Or, Simple Things You Can Do:
- Park in well-lighted lots with an attendant. You may have to pay for this privilege. Hereabouts, they usually want $5, $10 for "special events." How much is your life worth?
- There's safety in numbers. Two is the minimum!
- If you're drinking, either take a cab or have a non-drinking designated driver. You know what's more likely than being the victim of a crime? A traffic stop. And an arrest.
- If you are driving (sober), have your keys out before you are at your car. Don't stand there at the door and fumble for them; you can be pinned up against it. Unlock, get in, and lock the door as you shut it.
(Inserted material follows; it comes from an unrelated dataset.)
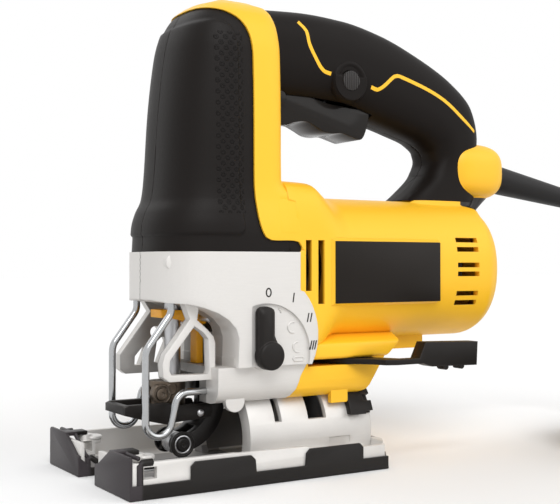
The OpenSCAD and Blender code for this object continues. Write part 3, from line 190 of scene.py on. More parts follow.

- Let's talk active defense. A "taser" or "stunner" of the most-common (and affordable) sort is a contact weapon. It has to touch Mr. Badguy. It's better not to get that close. Most kinds of pepper spray are legal in Indiana and they're effective over a greater distance; but don't count on them incapacitating an attacker from very far away or for very long -- get away to where people are or inside your car as fast as you can. If you're going to carry a firearm, follow the rules: get a permit. Take a basic class. Take more classes when you can. Determine the best way for you to carry. Practice -- and understand, you must be in fear for your life to use it. (The thing about guns is, they require an investment of time, money and effort. Compared to other martial arts -- hand-to-hand, sword, whatever -- competence is not difficult to attain and is not physically demanding, but unless you do, you only have a very close-range weapon, pretty much like pepper spray or a stunner. Don't count on the sight of a gun scaring an assailant away; it might happen, but it might not.)
- But there's another defensive tool you probably already own: once you are in your car with the doors locked, you command a "weapon" more powerful than a gun. It doesn't move as fast, but it weighs a lot more. Bad guys run from it if it moves their way. You can re-aim it while it's in motion. And you already practice with it every day. Yes, your car may be a comfortable, familiar item, but it's deadly dangerous, too. (Seriously, not everyone is a gunnie, and with all love to L. Neil Smith and the delightful characters in his novels, not everyone will be if they are offered the chance, either -- but a whole lot of people drive cars). I have been taken to task for advising readers to "run down a badguy with their car." No, don't do that; get in, lock the doors and LEAVE. Flee; you are in fear for your life. I don't think you're obliged to yield the right-of-way to someone attacking you. (Get local legal advice; IANAL) I do think he's likely to step back right smartly. In that way, a car is a "weapon:" a powerful thing unlikely to be challenged. But don't go all Batman about it, just get away. Find a policeman. Jeepers, one would think it wouldn't be necessary to advise against attempted vehicular homicide; people run away from cars, well-nigh universally, and if they are running away, what are they, class? That's right: they are no longer a threat.
- Be aware of your surroundings. It's a great big beautiful world out there but you've got to look out for the thorns among the roses instead of letting them find you.